_WHAT IS REQUIRED:_ Copy every line, exactly and only, from the line containing "Write the Blender" to the line containing "over its crown.", both lines included.

[CAD and scene scripts]
┄┄┄┄┄┄

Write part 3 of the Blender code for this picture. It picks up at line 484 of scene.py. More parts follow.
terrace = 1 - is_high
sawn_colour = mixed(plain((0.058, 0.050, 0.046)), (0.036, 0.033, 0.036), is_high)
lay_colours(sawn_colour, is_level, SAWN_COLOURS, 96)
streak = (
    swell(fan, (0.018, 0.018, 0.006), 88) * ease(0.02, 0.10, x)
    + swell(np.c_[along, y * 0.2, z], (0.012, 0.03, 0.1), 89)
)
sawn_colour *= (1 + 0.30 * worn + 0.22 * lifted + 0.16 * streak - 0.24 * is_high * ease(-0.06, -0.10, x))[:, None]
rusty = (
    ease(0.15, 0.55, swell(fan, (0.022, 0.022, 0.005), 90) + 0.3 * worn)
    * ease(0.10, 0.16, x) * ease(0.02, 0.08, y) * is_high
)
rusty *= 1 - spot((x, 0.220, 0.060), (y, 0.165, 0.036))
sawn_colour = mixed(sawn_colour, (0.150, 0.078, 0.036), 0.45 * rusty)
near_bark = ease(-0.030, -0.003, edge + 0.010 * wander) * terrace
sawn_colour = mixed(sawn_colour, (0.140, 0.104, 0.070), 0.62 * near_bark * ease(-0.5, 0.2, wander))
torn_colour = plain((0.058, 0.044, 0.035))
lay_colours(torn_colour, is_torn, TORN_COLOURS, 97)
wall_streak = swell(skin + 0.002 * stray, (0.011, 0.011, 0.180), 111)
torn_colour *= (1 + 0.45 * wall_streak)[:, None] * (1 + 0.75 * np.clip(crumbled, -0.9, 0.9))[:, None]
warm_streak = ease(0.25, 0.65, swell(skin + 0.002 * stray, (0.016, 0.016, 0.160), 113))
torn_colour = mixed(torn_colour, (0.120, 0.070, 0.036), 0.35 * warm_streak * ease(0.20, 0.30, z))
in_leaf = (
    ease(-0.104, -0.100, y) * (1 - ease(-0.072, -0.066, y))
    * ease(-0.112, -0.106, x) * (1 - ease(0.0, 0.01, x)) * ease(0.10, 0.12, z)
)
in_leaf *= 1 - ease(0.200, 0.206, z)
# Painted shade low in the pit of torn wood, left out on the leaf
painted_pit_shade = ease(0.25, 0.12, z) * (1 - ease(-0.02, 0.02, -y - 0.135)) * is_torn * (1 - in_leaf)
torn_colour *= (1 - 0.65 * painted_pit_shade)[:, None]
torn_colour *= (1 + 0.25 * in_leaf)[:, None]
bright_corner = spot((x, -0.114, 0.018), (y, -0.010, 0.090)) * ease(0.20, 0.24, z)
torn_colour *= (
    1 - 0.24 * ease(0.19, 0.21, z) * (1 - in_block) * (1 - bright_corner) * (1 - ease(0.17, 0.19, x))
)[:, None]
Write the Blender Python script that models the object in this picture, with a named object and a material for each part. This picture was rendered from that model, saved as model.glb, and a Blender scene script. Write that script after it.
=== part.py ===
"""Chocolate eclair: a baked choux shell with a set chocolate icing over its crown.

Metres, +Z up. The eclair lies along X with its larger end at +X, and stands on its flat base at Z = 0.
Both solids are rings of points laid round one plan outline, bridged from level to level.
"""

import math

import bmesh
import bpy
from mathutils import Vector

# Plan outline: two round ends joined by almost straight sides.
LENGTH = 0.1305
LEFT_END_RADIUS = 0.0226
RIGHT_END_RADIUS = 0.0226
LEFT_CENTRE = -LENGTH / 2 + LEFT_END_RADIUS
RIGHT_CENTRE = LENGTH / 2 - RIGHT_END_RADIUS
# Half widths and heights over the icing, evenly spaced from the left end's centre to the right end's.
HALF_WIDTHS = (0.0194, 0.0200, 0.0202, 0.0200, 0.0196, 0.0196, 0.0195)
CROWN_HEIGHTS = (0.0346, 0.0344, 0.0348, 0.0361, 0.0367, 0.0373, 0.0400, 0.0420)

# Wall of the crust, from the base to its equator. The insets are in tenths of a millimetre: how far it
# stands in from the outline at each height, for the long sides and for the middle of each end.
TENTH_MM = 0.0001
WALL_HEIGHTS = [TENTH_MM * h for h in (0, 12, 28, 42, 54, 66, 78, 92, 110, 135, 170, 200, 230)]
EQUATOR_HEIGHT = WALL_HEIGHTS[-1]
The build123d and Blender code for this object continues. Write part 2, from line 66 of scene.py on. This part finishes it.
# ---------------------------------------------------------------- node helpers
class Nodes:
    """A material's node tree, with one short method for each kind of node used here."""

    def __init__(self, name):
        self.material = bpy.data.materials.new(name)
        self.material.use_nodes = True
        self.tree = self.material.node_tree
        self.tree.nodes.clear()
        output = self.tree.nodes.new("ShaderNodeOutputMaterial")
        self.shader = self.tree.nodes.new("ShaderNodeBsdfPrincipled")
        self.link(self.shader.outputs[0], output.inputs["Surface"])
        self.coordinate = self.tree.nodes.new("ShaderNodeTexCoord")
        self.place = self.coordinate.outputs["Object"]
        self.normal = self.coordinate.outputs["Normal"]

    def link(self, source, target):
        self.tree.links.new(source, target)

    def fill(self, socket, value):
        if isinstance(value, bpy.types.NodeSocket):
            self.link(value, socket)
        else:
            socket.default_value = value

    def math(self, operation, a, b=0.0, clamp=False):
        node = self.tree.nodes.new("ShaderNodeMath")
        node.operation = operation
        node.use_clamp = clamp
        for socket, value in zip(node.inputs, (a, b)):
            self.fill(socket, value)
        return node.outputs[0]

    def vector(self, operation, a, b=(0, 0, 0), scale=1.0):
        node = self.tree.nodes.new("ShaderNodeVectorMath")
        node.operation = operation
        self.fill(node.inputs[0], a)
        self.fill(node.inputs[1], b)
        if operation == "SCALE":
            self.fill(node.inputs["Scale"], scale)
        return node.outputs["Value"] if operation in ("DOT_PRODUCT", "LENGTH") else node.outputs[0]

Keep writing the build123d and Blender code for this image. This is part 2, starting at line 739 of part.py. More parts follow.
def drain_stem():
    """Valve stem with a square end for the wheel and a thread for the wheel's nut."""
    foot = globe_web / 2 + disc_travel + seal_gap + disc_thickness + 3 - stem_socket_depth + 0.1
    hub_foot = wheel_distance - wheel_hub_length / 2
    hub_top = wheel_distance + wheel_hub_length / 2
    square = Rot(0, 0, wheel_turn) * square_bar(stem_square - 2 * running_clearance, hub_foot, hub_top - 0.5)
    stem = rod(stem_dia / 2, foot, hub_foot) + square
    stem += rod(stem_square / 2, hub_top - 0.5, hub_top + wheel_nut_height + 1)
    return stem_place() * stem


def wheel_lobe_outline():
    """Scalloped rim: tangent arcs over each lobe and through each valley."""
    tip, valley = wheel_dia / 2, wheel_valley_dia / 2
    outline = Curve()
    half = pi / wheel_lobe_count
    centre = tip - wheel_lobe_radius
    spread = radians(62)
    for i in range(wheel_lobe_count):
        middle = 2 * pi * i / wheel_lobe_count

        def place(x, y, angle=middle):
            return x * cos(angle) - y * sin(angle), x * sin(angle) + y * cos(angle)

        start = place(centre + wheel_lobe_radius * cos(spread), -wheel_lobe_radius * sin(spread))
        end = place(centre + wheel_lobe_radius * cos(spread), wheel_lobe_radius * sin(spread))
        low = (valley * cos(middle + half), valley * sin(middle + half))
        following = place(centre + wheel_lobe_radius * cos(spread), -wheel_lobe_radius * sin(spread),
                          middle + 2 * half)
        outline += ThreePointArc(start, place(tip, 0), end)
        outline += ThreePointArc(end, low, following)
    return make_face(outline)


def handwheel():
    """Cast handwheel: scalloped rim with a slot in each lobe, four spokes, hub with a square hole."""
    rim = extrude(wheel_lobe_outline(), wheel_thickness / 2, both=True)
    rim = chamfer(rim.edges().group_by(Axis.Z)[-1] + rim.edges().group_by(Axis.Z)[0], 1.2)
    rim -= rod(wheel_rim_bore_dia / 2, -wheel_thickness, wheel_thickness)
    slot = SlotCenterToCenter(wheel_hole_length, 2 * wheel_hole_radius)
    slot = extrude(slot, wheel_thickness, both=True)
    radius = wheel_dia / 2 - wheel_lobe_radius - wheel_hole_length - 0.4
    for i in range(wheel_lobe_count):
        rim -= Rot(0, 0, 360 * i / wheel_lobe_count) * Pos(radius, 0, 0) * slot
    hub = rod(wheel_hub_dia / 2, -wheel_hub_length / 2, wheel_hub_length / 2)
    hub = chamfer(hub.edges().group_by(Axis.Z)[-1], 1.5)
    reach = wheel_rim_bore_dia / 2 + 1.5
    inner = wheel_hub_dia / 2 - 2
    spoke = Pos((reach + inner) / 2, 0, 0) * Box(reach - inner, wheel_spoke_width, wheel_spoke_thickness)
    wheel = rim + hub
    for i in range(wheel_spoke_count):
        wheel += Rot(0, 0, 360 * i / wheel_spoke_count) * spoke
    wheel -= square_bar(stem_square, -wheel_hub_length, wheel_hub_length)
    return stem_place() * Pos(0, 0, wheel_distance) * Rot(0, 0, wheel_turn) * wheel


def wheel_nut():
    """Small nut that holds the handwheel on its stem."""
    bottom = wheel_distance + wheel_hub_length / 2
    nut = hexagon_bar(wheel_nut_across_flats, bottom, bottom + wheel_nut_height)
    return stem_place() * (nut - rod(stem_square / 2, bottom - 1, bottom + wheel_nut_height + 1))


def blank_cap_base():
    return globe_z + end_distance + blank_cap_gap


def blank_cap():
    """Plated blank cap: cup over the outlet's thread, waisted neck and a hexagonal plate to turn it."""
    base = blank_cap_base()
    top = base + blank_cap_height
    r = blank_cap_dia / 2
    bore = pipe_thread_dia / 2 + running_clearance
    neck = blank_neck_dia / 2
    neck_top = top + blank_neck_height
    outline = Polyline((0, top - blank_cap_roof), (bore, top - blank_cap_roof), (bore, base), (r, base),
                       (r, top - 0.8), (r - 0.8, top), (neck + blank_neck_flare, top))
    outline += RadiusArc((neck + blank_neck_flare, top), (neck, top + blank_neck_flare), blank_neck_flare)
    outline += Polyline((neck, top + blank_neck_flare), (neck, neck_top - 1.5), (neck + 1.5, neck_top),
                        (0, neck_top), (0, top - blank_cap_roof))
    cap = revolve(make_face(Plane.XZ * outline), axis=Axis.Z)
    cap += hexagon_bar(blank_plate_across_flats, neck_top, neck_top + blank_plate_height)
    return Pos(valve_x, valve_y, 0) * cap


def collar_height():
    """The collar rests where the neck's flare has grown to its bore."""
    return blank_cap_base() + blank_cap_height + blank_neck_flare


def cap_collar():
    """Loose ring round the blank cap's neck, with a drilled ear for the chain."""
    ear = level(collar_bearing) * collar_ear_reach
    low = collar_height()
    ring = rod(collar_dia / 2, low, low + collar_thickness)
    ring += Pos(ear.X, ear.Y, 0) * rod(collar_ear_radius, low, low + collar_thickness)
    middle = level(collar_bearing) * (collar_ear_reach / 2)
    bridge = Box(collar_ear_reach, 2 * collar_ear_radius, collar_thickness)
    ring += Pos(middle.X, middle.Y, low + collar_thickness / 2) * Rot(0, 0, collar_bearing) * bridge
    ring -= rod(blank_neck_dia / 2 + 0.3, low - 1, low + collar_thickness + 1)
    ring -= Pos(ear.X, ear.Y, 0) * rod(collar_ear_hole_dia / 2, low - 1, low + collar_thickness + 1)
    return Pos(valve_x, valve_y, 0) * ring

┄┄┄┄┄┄

_WRITTEN SOLUTION:_
Write the Blender Python script that models the object in this picture, with a named object and a material for each part. This picture was rendered from that model, saved as model.glb, and a Blender scene script. Write that script after it.
=== part.py ===
"""Chocolate eclair: a baked choux shell with a set chocolate icing over its crown.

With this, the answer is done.